Hole Transport in Nonstoichiometric and Doped Wüstite

We propose ways to enhance the conductivity of wustite (i.e., naturally p-type FeO), a visible-light-absorbing, inexpensive, abundant, and nontoxic potential alternative material for solar energy conversion devices. Unfortunately, the conversion efficiency of FeO is inhibited by its low hole conductivity. Increasing the iron vacancy concentration or adding p-type dopants improves FeO conductivity by increasing the number of holes; however, it is not known which strategy introduces larger energy traps that would hinder hole conductivity. Here we employ the small polaron model along with ab initio calculations on electrostatically embedded clusters to analyze the local trapping effects of iron vacancies and several substitutional p-type dopants that are soluble in FeO, including copper, nitrogen, lithium, and sodium, and also hydrogen as an interstitial dopant for comparison.
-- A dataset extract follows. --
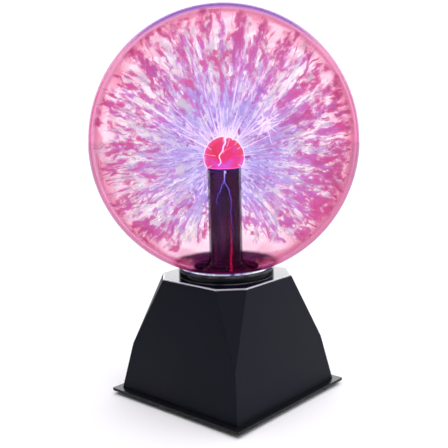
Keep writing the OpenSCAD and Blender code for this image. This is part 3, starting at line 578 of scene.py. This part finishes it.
def streamers():
    """All the wisps as one mesh of narrow ribbons, with flow coordinates and their own tints."""
    rng = random.Random(41)
    bm = bmesh.new()
    flow = bm.loops.layers.uv.new("Flow")
    tint = bm.loops.layers.float_color.new("tint")
    number = 0
    for name, count, start_mm, end_share, widths, colours, opacity in WISPS:
        for direction in directions(rng, count, 30):
            number += 1
            if name == "veil" and direction.z < VEIL_CONE:
                continue
            # Only the paler wisps point at the front, so the violet core shows through them
            if direction.dot(TOWARD) > FRONT_CONE and name in ("rose", "gleam", "hair"):
                continue
            # More pink on the right, more open gas on the left
            lean = direction.dot(RIGHT)
            drop = {"rose": 0.26 * (1 - lean), "white": 0.3 * (1 + lean),
                    "gleam": 0.34 * (1 + lean)}
            if rng.random() < drop.get(name, 0.0):
                continue
            length = reach(direction)
            start = rng.uniform(*start_mm) * MM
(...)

We find that vacancies create stronger traps than dopants and that copper and nitrogen dopants form deeper traps than lithium, sodium, or hydrogen. Furthermore, hydrogen repels the hole and substantially decreases the trap formed by an iron vacancy. Because of the shallower traps formed compared to vacancies, lithium-, sodium-, or hydrogen-doped, nanostructured or alloyed FeO may be worth evaluating as a p-type semiconductor for solar energy conversion applications.